Self-Organization Against Environmental Stressors, Evolved Elaborately Through Spontaneous Turbulent Dilutions, Led Biological Evolution: Chaos/Complexity and Quantum Coherence-Based Novel Theory
Upadhyay RP1*
1Simillimum Welfare Society, Nainital/New Delhi, India
*Correspondence e-mail: upadhyayrp52@gmail.com
Keywords: self-organization and emergence, environmental stressor, turbulent serial dilution, nanoparticle-exclusion zone shell, quantum coherence domain, morphogenetic field, biological evolution, autopoiesis, tissue engineering; regenerative medicine
Received: September 28, 2020
Revised: May 31, 2021
Re-revised: November 19, 2021
Accepted: December 20, 2021
Published: February 21, 2022
Abstract
Evolutionary biologists are confused and divided, some even condemning their theories as just history or storytelling.
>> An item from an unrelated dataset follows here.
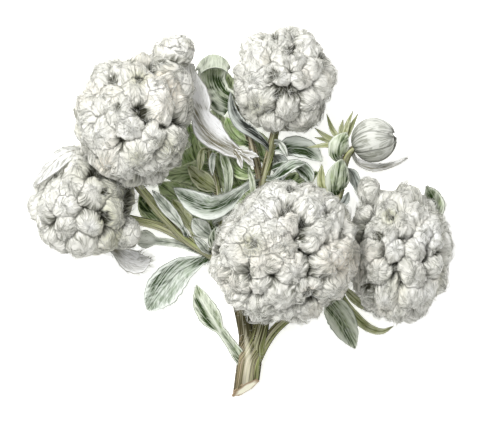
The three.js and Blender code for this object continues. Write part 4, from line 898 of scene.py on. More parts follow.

They are confined to elaborative evolution while self-organization pervades biology. A quantum approach including self-organization and emergence as the physics of complex systems is essentially required, with water, a two-phase liquid, one phase of which is quantum coherent. These physical realities are instrumental for the evolution, even of the properties of an environmental stressor, through its turbulent serial dilution. Such dilution happens spontaneously in nature, and defying conventional wisdom, can cause even epigenetic and genomic effects. Electromagnetic potential and the phase can store information as biological agents. Homeopathy, incredibly, uses such dilutions as medicines. In this statistical, non-deterministic, and quantum mechanically elusive world, the real-life empirical observations of homeopathy are evidence of their biological effects. The proposed theory suggests that the environmental stressor is a more crucial driver of evolution than the organism or its genes, evolutionary products in themselves. Its four-dimensional geometrical template could evolve in the organism during its evolutionary history what it can now disturb in health or restore during sickness. Thus, directing self-organization through morphogenesis, such stressors turn-by-turn led the whole organism’s evolution to adapt better. They gradually built up a critical state in the organism, followed by its rapid specification. Their random permutations led to biodiversity. Thus, this theory may cover evolution from its deep molecular interior, while contemporary theory covers its macroscopic exterior; these theories complement each other. This view finds an immediate test application in regenerative medicine and may lead to quantum medicine.